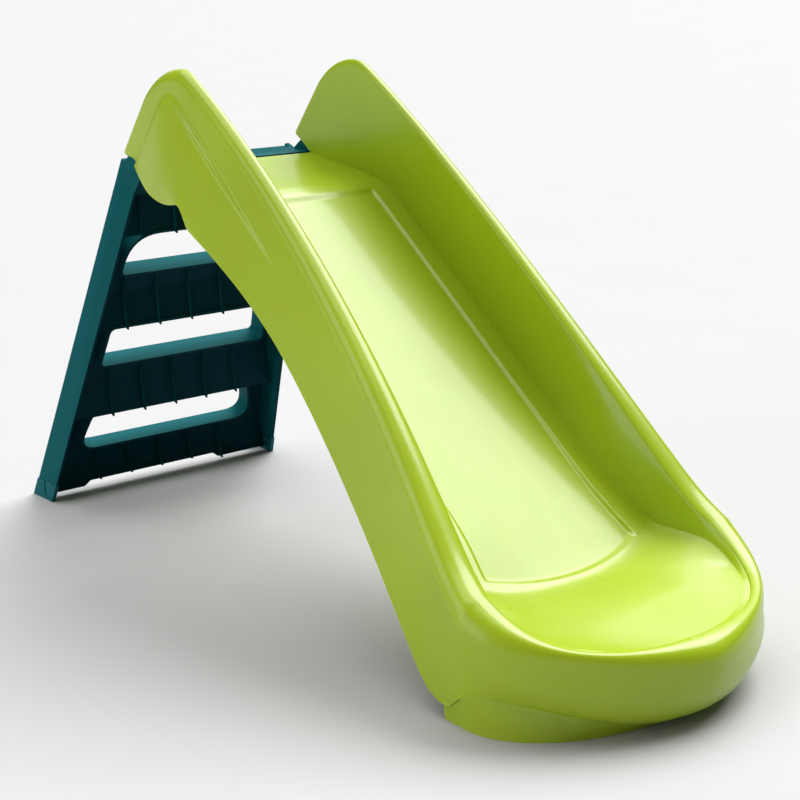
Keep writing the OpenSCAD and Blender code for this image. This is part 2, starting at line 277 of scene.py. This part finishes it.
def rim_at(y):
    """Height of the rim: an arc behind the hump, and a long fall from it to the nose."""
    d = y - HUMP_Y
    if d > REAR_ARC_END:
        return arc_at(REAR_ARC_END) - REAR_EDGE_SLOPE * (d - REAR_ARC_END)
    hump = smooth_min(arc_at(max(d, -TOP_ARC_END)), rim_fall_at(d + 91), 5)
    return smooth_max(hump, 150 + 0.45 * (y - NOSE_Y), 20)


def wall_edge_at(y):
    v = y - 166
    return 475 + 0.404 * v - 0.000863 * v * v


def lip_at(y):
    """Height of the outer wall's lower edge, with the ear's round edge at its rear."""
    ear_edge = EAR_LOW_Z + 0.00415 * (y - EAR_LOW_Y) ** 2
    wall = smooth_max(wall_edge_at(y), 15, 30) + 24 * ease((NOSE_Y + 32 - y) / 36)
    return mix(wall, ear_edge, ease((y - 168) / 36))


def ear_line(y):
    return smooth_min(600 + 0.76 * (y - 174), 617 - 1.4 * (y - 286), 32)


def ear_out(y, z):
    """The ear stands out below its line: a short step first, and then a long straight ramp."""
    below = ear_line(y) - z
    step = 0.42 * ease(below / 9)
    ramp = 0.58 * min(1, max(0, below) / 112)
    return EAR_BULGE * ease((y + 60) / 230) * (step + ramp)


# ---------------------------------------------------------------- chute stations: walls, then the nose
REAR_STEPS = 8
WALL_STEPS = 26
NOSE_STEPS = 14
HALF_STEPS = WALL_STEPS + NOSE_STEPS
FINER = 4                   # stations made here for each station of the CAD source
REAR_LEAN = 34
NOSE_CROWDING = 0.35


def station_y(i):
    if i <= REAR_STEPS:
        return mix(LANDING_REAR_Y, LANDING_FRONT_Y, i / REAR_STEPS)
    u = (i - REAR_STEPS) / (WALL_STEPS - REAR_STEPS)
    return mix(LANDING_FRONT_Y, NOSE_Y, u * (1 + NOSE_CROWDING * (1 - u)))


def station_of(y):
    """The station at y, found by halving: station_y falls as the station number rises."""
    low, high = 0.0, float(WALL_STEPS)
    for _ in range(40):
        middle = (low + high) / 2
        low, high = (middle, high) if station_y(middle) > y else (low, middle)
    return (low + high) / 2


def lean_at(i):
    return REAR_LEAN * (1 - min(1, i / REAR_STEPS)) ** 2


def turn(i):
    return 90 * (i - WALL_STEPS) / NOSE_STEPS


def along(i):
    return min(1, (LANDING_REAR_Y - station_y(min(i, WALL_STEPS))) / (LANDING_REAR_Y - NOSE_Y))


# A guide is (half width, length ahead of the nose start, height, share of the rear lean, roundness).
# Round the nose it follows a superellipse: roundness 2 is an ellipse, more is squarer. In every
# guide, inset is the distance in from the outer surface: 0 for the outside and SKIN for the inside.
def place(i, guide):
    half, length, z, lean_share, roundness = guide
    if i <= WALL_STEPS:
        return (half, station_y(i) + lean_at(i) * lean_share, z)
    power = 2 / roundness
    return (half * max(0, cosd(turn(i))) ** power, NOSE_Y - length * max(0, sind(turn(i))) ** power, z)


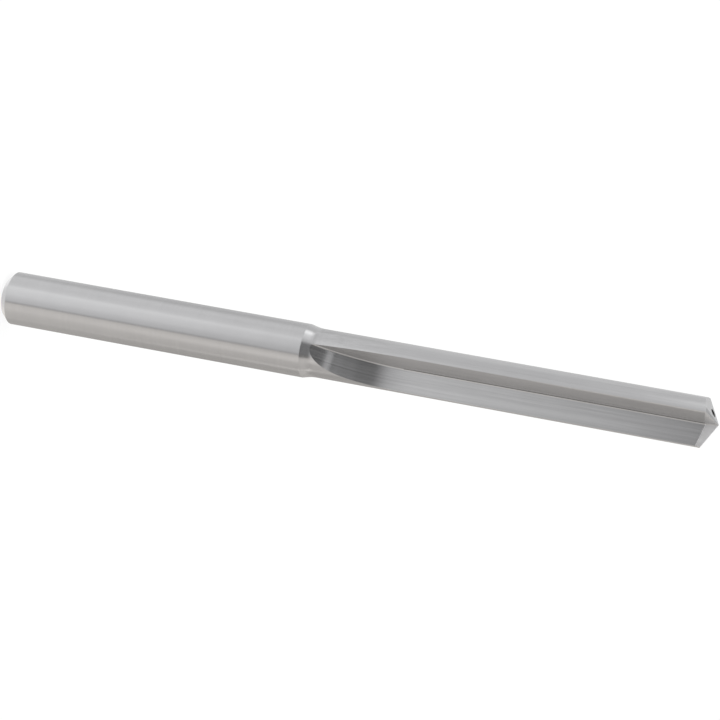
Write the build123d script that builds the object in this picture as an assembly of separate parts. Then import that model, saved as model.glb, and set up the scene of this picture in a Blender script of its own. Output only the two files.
+++++
Print, unaltered, every line from the beginning of the material down to the line with "return smooth_max(hump, 150".

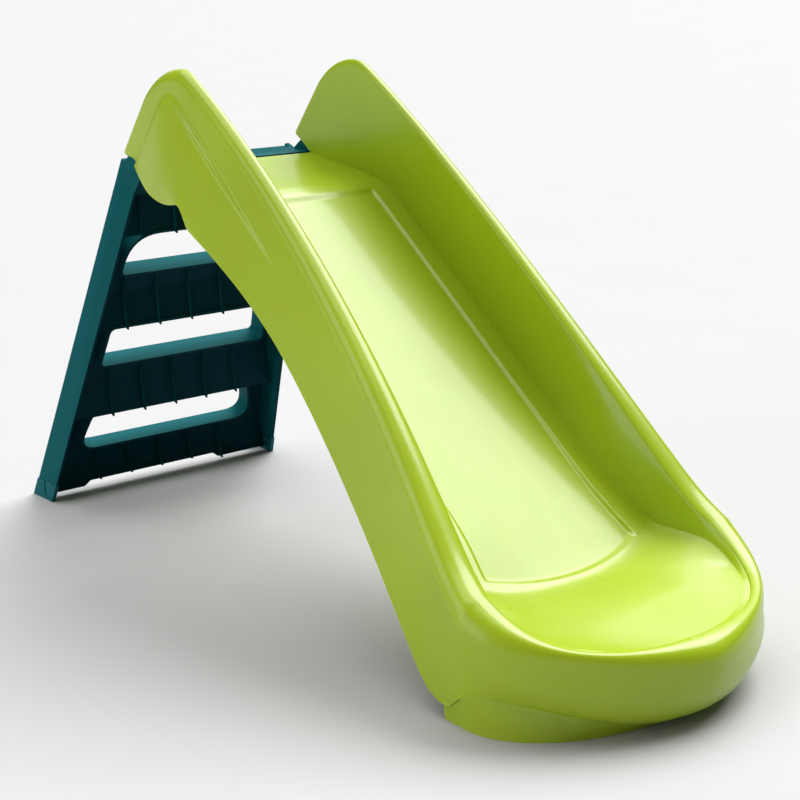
Keep writing the OpenSCAD and Blender code for this image. This is part 2, starting at line 277 of scene.py. This part finishes it.
def rim_at(y):
    """Height of the rim: an arc behind the hump, and a long fall from it to the nose."""
    d = y - HUMP_Y
    if d > REAR_ARC_END:
        return arc_at(REAR_ARC_END) - REAR_EDGE_SLOPE * (d - REAR_ARC_END)
    hump = smooth_min(arc_at(max(d, -TOP_ARC_END)), rim_fall_at(d + 91), 5)
    return smooth_max(hump, 150 + 0.45 * (y - NOSE_Y), 20)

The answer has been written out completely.